Le 17 juillet 2019, l’ACRO4 publiait en effet une carte de France métropolitaine basée sur les résultats de tritium que lui avait transmis le Ministère de la Santé (et plus précisément la Direction Générale de la Santé). Le territoire de communes alimentées par de l’eau dans laquelle du tritium avait été détecté en 2016-2017 apparaissait en mauve, un encadré affichant le nombre d’analyse effectuées sur cette période et la concentration moyenne en tritium.
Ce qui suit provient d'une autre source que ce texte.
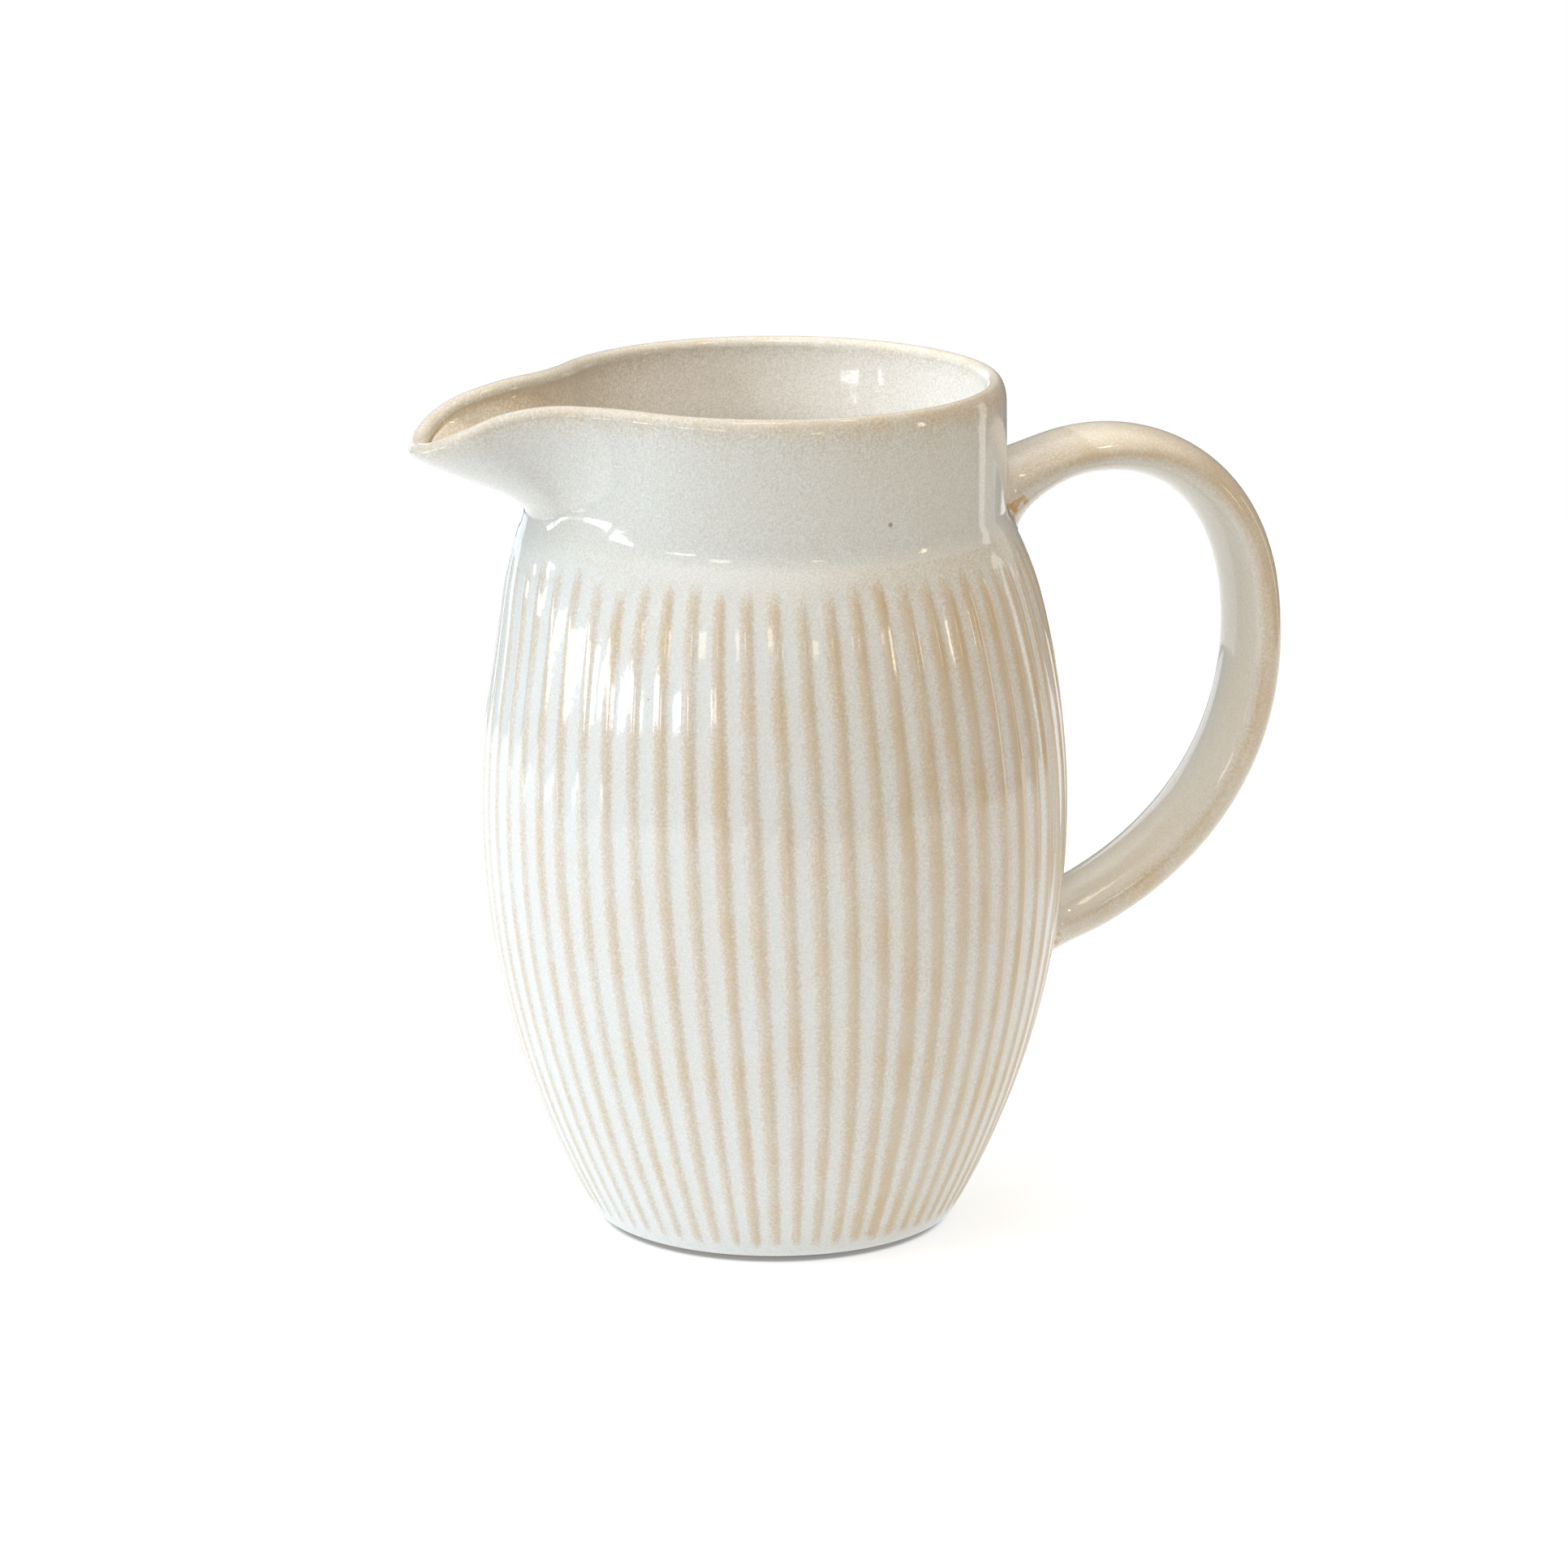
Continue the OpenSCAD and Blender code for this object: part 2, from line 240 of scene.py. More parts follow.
rng = random.Random(20)
flute_top = np.array([SHOULDER_Z - rng.uniform(0.0, 3.0) for _ in range(FLUTES)])
flute_fade = np.array([rng.uniform(6.0, 10.0) for _ in range(FLUTES)])
ridge_gain = np.array([rng.uniform(0.82, 1.0) for _ in range(FLUTES)])
ridge_seed = np.array([rng.uniform(0, 100) for _ in range(FLUTES)])
FADE_LOW = 3.2
# Shares of the pitch, from a ridge's middle: its flat top and foot, and its tan band's edges
RIDGE_TOP = 0.03
RIDGE_FOOT = 0.26
BAND_TOP = 0.10
BAND_FOOT = 0.42
# The hollow's depth at its side and how much shallower its middle is, as shares of the depth
HOLLOW_SHARE = 0.94
CROWN_SHARE = 0.06
# A ridge's sideways drift and change of width, and how fast both change with height
DRIFT = 0.035
BROADENING = 0.22
DRIFT_RATE = 0.022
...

Problèmes : de très nombreuses communes que nous avions recensées comme contaminées n’apparaissaient pas sur la carte ; dans certains cas, le nombre d’analyse ne correspondait pas à nos relevés et, lorsqu’il correspondait, les moyennes affichées étaient presque systématiquement inférieures à celles que nous calculions !
Grâce à l’un de nos adhérents, Loïc, qui n’a pas ménagé son temps et ses compétences pour nous aider, nous avons pu exploiter les fichiers du contrôle sanitaire de l’eau publiés sur la plateforme data.gouv. Cela nous a permis de transformer une étude qualitative basée sur des sondages, en un travail beaucoup plus systématique mais ce travail a également débouché sur de nouvelles difficultés car nous avons mis le doigt sur de nouvelles incohérences.
Le 21/11/2019, la synthèse de nos constats a été envoyée à Mme Buzyn, ministre en charge de la Santé, assortie d’une demande d’enquête sur toutes les anomalies que nous avons identifiées et d’une demande de garantie pour l’avenir, aussi bien sur le plan du contrôle qualité que de la transparence et du respect des obligations de contrôle radiologique.
Corinne CASTANIER, CRII-RAD
1. Cf. lettre du à la ministre de la Santé
2. Cf. travail d’analyse du projet de directive Euratom-2013-51.
3. Institut de Radioprotection et de Sûreté Nucléaire
4. Association pour le Contrôle de la Radioactivité dans l’Ouest.